WHAT THE TASK REQUIRES:
Without altering anything, output the material below.

DATA SECTION:
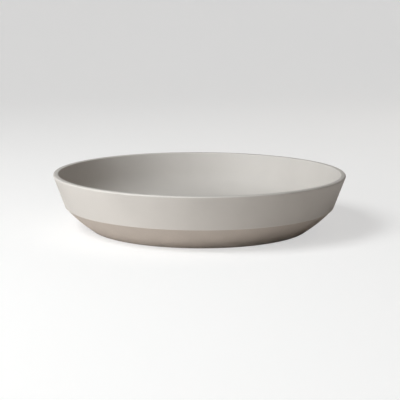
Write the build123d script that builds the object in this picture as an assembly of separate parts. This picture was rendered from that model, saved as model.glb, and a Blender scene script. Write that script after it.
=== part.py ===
from build123d import *
from math import cos, radians, sin, tan
import os

# A round, deep dish of fired stoneware that stands on a low foot ring.
# The clay body is one piece. A thin matte glaze covers its inside, its lip and its upper
# wall, and stops at the fold where the wall turns in towards the foot. Below the fold the
# clay is bare. Millimetres, +Z up, origin at the centre of the foot ring's flat face.

# The finished dish, over the glaze.
rim_diameter = 240.0        # at the widest, across the rounded lip
height = 45.0

# The outside. Leans are degrees from vertical, and both walls open upwards.
wall_lean = 19.9
fold_height = 17.8
upper_facet_lean = 43.6     # the facet below the fold swells: it starts steeper than it ends
lower_facet_lean = 53.0
belly_share = 0.5           # height of the swelling, as a share of the fold's height
belly_radius = 100.0
foot_width = 7.0            # flat face of the foot ring, before its edges are rounded
foot_depth = 1.8            # how far the ring stands below the underside
foot_inner_lean = 35.0

# The clay and the glaze on it, measured square to the surface.
clay_wall = 3.5
clay_floor = 4.2
glaze_thickness = 0.4

# Rounded corners of the clay.
cove_radius = 35.0          # inside, from the wall down to the floor
lip_radius = 0.8            # both edges of the lip
fold_radius = 1.2
foot_radius = 0.9           # outer edge of the foot ring
foot_inner_radius = 0.8     # inner edge of the foot ring
underside_radius = 1.5      # where the foot ring meets the underside

# The lower end of the glaze, on the outer wall.
glaze_stop_gap = 0.2        # along the wall, down to the start of the rounded fold
glaze_stop_radius = 0.3     # rounded arris of that end


def wall_radius(z, inward):
    """Radius at height z of a line parallel to the upper wall, this far inward of its surface."""
    slope = tan(radians(wall_lean))
    stretch = 1 / cos(radians(wall_lean))
    cut_by_rounding = (lip_radius + glaze_thickness) * (slope + stretch - 1)
    return rim_diameter / 2 + cut_by_rounding - (height - z) * slope - inward * stretch


def glazed_corners(cover):
    """Floor centre, floor edge and both lip edges, of a surface this far above the clay."""
    floor = foot_depth + clay_floor + cover
    top = height - glaze_thickness + cover
    inside = glaze_thickness + clay_wall + cover
    outside = glaze_thickness - cover
    return [
        (0, floor),
        (wall_radius(floor, inside), floor),
        (wall_radius(top, inside), top),
        (wall_radius(top, outside), top),
    ]


def glazed_radii(cover):
    """Roundings of the floor edge and of both lip edges, of a surface this far above the clay."""
    return [cove_radius - cover, lip_radius + cover, lip_radius + cover]


def bare_corners():
    """Fold, belly, both edges of the foot ring, and the underside as far as its centre."""
    fold_at = wall_radius(fold_height, glaze_thickness)
    belly_height = belly_share * fold_height
    belly_at = fold_at - (fold_height - belly_height) * tan(radians(upper_facet_lean))
    foot_outside = belly_at - belly_height * tan(radians(lower_facet_lean))
    foot_inside = foot_outside - foot_width
    underside_edge = foot_inside - foot_depth * tan(radians(foot_inner_lean))
    return [
        (fold_at, fold_height),
        (belly_at, belly_height),
        (foot_outside, 0),
        (foot_inside, 0),
        (underside_edge, foot_depth),
        (0, foot_depth),
    ]


def glaze_stop():
    """The two corners of the glaze's lower end, on the clay and at the glaze's surface."""
    lean = radians(wall_lean)
    fold_tangent = fold_radius * tan(radians(upper_facet_lean - wall_lean) / 2)
    z = fold_height + (fold_tangent + glaze_stop_gap) * cos(lean)
    on_clay = (wall_radius(z, glaze_thickness), z)
    at_surface = (on_clay[0] + glaze_thickness * cos(lean), z - glaze_thickness * sin(lean))
    return [on_clay, at_surface]


def revolved(corners, radii):
    """Solid of revolution about Z from a half section whose first and last corners lie on Z."""
    with BuildPart() as turned:
        with BuildSketch(Plane.XZ):
            with BuildLine():
                FilletPolyline(*corners, radius=radii)
                Line(corners[-1], corners[0])
            make_face()
        revolve(axis=Axis.Z)
    return turned.part


def clay_body():
    """The fired clay, with its foot ring."""
    corners = glazed_corners(0) + bare_corners()
    bare_radii = [fold_radius, belly_radius, foot_radius, foot_inner_radius, underside_radius]
    return revolved(corners, glazed_radii(0) + bare_radii)


def glaze_coat():
    """The glaze, a closed shell on the clay from the inside floor over the lip to the fold."""
    corners = glazed_corners(0) + glaze_stop() + glazed_corners(glaze_thickness)[::-1]
    stop_radii = [0, glaze_stop_radius]
    return revolved(corners, glazed_radii(0) + stop_radii + glazed_radii(glaze_thickness)[::-1])


os.makedirs("parts", exist_ok=True)
export_step(clay_body(), "parts/clay_body.step")
export_step(glaze_coat(), "parts/glaze_coat.step")
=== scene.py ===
# %% [markdown]
# # A round stoneware dish
#
# This lesson dresses one dish: a fired clay body with a matte glaze over its inside, its lip and
# its upper wall. The real dish is turned on a wheel, so every shape on it follows one rule: a half
# section goes once round an axis. The lesson builds that rule as a Geometry Nodes tree, feeds it
# two sections, and then makes two dry, quiet finishes: a pale stone-grey glaze, and bare clay that
# is a little darker and warmer.
#
# The frame holds the dish as it was engineered. Its sizes come first, because everything that
# Blender adds has to stay on them.

# %% Load the frame
from math import cos, pi, radians, sin, tan

import bpy
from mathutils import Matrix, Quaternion, Vector


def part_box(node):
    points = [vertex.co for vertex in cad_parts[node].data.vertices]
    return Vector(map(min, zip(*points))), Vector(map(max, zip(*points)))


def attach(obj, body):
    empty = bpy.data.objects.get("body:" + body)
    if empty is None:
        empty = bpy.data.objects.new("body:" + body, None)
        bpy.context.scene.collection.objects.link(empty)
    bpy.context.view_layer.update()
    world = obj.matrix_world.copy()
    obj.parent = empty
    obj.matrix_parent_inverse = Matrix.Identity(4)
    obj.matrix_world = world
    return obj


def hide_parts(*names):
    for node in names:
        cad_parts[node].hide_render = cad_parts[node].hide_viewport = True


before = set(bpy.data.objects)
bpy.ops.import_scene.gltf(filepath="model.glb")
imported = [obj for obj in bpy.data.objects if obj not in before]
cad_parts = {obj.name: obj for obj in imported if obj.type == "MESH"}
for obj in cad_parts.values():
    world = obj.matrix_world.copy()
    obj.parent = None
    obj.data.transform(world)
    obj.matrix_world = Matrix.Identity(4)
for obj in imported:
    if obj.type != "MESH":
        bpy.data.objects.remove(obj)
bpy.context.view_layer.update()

print("nodes:", sorted(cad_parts))

# %% [markdown]
# ## Sizes
#
# Everything that the frame can tell is read from it: how wide and high the dish is, how thick the
# glaze lies (the difference between the two pieces' tops) and where the clay's floor is (the
# lowest point of the glaze). The rest are the dish's own working sizes, in metres. Leans are
# measured from vertical, as a potter would hold a template against the wall.

# %% Read the sizes
MM = 0.001
_, clay_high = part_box("clay_body")
glaze_low, glaze_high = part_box("glaze_coat")

rim_radius = glaze_high.x
height = glaze_high.z
glaze = glaze_high.z - clay_high.z
clay_floor = glaze_low.z

wall_lean = radians(19.9)
upper_facet_lean = radians(43.6)
lower_facet_lean = radians(53.0)
foot_inner_lean = radians(35)
fold_height = 17.8 * MM
belly_height = 0.5 * fold_height
foot_width = 7 * MM
foot_depth = 1.8 * MM
clay_wall = 3.5 * MM

cove_round = 35 * MM
lip_round = 0.8 * MM
fold_round = 1.2 * MM
belly_round = 100 * MM
foot_round = 0.9 * MM
foot_inner_round = 0.8 * MM
underside_round = 1.5 * MM
stop_round = 0.3 * MM
stop_gap = 0.2 * MM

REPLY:
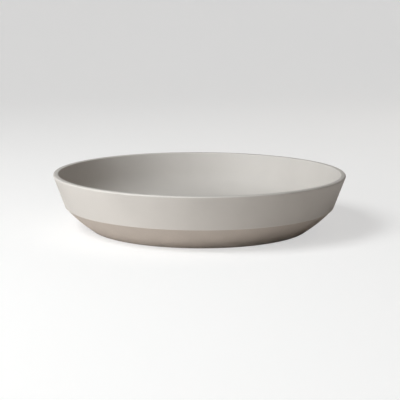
Write the build123d script that builds the object in this picture as an assembly of separate parts. This picture was rendered from that model, saved as model.glb, and a Blender scene script. Write that script after it.
=== part.py ===
from build123d import *
from math import cos, radians, sin, tan
import os

# A round, deep dish of fired stoneware that stands on a low foot ring.
# The clay body is one piece. A thin matte glaze covers its inside, its lip and its upper
# wall, and stops at the fold where the wall turns in towards the foot. Below the fold the
# clay is bare. Millimetres, +Z up, origin at the centre of the foot ring's flat face.

# The finished dish, over the glaze.
rim_diameter = 240.0        # at the widest, across the rounded lip
height = 45.0

# The outside. Leans are degrees from vertical, and both walls open upwards.
wall_lean = 19.9
fold_height = 17.8
upper_facet_lean = 43.6     # the facet below the fold swells: it starts steeper than it ends
lower_facet_lean = 53.0
belly_share = 0.5           # height of the swelling, as a share of the fold's height
belly_radius = 100.0
foot_width = 7.0            # flat face of the foot ring, before its edges are rounded
foot_depth = 1.8            # how far the ring stands below the underside
foot_inner_lean = 35.0

# The clay and the glaze on it, measured square to the surface.
clay_wall = 3.5
clay_floor = 4.2
glaze_thickness = 0.4

# Rounded corners of the clay.
cove_radius = 35.0          # inside, from the wall down to the floor
lip_radius = 0.8            # both edges of the lip
fold_radius = 1.2
foot_radius = 0.9           # outer edge of the foot ring
foot_inner_radius = 0.8     # inner edge of the foot ring
underside_radius = 1.5      # where the foot ring meets the underside

# The lower end of the glaze, on the outer wall.
glaze_stop_gap = 0.2        # along the wall, down to the start of the rounded fold
glaze_stop_radius = 0.3     # rounded arris of that end


def wall_radius(z, inward):
    """Radius at height z of a line parallel to the upper wall, this far inward of its surface."""
    slope = tan(radians(wall_lean))
    stretch = 1 / cos(radians(wall_lean))
    cut_by_rounding = (lip_radius + glaze_thickness) * (slope + stretch - 1)
    return rim_diameter / 2 + cut_by_rounding - (height - z) * slope - inward * stretch


def glazed_corners(cover):
    """Floor centre, floor edge and both lip edges, of a surface this far above the clay."""
    floor = foot_depth + clay_floor + cover
    top = height - glaze_thickness + cover
    inside = glaze_thickness + clay_wall + cover
    outside = glaze_thickness - cover
    return [
        (0, floor),
        (wall_radius(floor, inside), floor),
        (wall_radius(top, inside), top),
        (wall_radius(top, outside), top),
    ]


def glazed_radii(cover):
    """Roundings of the floor edge and of both lip edges, of a surface this far above the clay."""
    return [cove_radius - cover, lip_radius + cover, lip_radius + cover]


def bare_corners():
    """Fold, belly, both edges of the foot ring, and the underside as far as its centre."""
    fold_at = wall_radius(fold_height, glaze_thickness)
    belly_height = belly_share * fold_height
    belly_at = fold_at - (fold_height - belly_height) * tan(radians(upper_facet_lean))
    foot_outside = belly_at - belly_height * tan(radians(lower_facet_lean))
    foot_inside = foot_outside - foot_width
    underside_edge = foot_inside - foot_depth * tan(radians(foot_inner_lean))
    return [
        (fold_at, fold_height),
        (belly_at, belly_height),
        (foot_outside, 0),
        (foot_inside, 0),
        (underside_edge, foot_depth),
        (0, foot_depth),
    ]


def glaze_stop():
    """The two corners of the glaze's lower end, on the clay and at the glaze's surface."""
    lean = radians(wall_lean)
    fold_tangent = fold_radius * tan(radians(upper_facet_lean - wall_lean) / 2)
    z = fold_height + (fold_tangent + glaze_stop_gap) * cos(lean)
    on_clay = (wall_radius(z, glaze_thickness), z)
    at_surface = (on_clay[0] + glaze_thickness * cos(lean), z - glaze_thickness * sin(lean))
    return [on_clay, at_surface]


def revolved(corners, radii):
    """Solid of revolution about Z from a half section whose first and last corners lie on Z."""
    with BuildPart() as turned:
        with BuildSketch(Plane.XZ):
            with BuildLine():
                FilletPolyline(*corners, radius=radii)
                Line(corners[-1], corners[0])
            make_face()
        revolve(axis=Axis.Z)
    return turned.part


def clay_body():
    """The fired clay, with its foot ring."""
    corners = glazed_corners(0) + bare_corners()
    bare_radii = [fold_radius, belly_radius, foot_radius, foot_inner_radius, underside_radius]
    return revolved(corners, glazed_radii(0) + bare_radii)


def glaze_coat():
    """The glaze, a closed shell on the clay from the inside floor over the lip to the fold."""
    corners = glazed_corners(0) + glaze_stop() + glazed_corners(glaze_thickness)[::-1]
    stop_radii = [0, glaze_stop_radius]
    return revolved(corners, glazed_radii(0) + stop_radii + glazed_radii(glaze_thickness)[::-1])


os.makedirs("parts", exist_ok=True)
export_step(clay_body(), "parts/clay_body.step")
export_step(glaze_coat(), "parts/glaze_coat.step")
=== scene.py ===
# %% [markdown]
# # A round stoneware dish
#
# This lesson dresses one dish: a fired clay body with a matte glaze over its inside, its lip and
# its upper wall. The real dish is turned on a wheel, so every shape on it follows one rule: a half
# section goes once round an axis. The lesson builds that rule as a Geometry Nodes tree, feeds it
# two sections, and then makes two dry, quiet finishes: a pale stone-grey glaze, and bare clay that
# is a little darker and warmer.
#
# The frame holds the dish as it was engineered. Its sizes come first, because everything that
# Blender adds has to stay on them.

# %% Load the frame
from math import cos, pi, radians, sin, tan

import bpy
from mathutils import Matrix, Quaternion, Vector


def part_box(node):
    points = [vertex.co for vertex in cad_parts[node].data.vertices]
    return Vector(map(min, zip(*points))), Vector(map(max, zip(*points)))


def attach(obj, body):
    empty = bpy.data.objects.get("body:" + body)
    if empty is None:
        empty = bpy.data.objects.new("body:" + body, None)
        bpy.context.scene.collection.objects.link(empty)
    bpy.context.view_layer.update()
    world = obj.matrix_world.copy()
    obj.parent = empty
    obj.matrix_parent_inverse = Matrix.Identity(4)
    obj.matrix_world = world
    return obj


def hide_parts(*names):
    for node in names:
        cad_parts[node].hide_render = cad_parts[node].hide_viewport = True


before = set(bpy.data.objects)
bpy.ops.import_scene.gltf(filepath="model.glb")
imported = [obj for obj in bpy.data.objects if obj not in before]
cad_parts = {obj.name: obj for obj in imported if obj.type == "MESH"}
for obj in cad_parts.values():
    world = obj.matrix_world.copy()
    obj.parent = None
    obj.data.transform(world)
    obj.matrix_world = Matrix.Identity(4)
for obj in imported:
    if obj.type != "MESH":
        bpy.data.objects.remove(obj)
bpy.context.view_layer.update()

print("nodes:", sorted(cad_parts))

# %% [markdown]
# ## Sizes
#
# Everything that the frame can tell is read from it: how wide and high the dish is, how thick the
# glaze lies (the difference between the two pieces' tops) and where the clay's floor is (the
# lowest point of the glaze). The rest are the dish's own working sizes, in metres. Leans are
# measured from vertical, as a potter would hold a template against the wall.

# %% Read the sizes
MM = 0.001
_, clay_high = part_box("clay_body")
glaze_low, glaze_high = part_box("glaze_coat")

rim_radius = glaze_high.x
height = glaze_high.z
glaze = glaze_high.z - clay_high.z
clay_floor = glaze_low.z

wall_lean = radians(19.9)
upper_facet_lean = radians(43.6)
lower_facet_lean = radians(53.0)
foot_inner_lean = radians(35)
fold_height = 17.8 * MM
belly_height = 0.5 * fold_height
foot_width = 7 * MM
foot_depth = 1.8 * MM
clay_wall = 3.5 * MM

cove_round = 35 * MM
lip_round = 0.8 * MM
fold_round = 1.2 * MM
belly_round = 100 * MM
foot_round = 0.9 * MM
foot_inner_round = 0.8 * MM
underside_round = 1.5 * MM
stop_round = 0.3 * MM
stop_gap = 0.2 * MM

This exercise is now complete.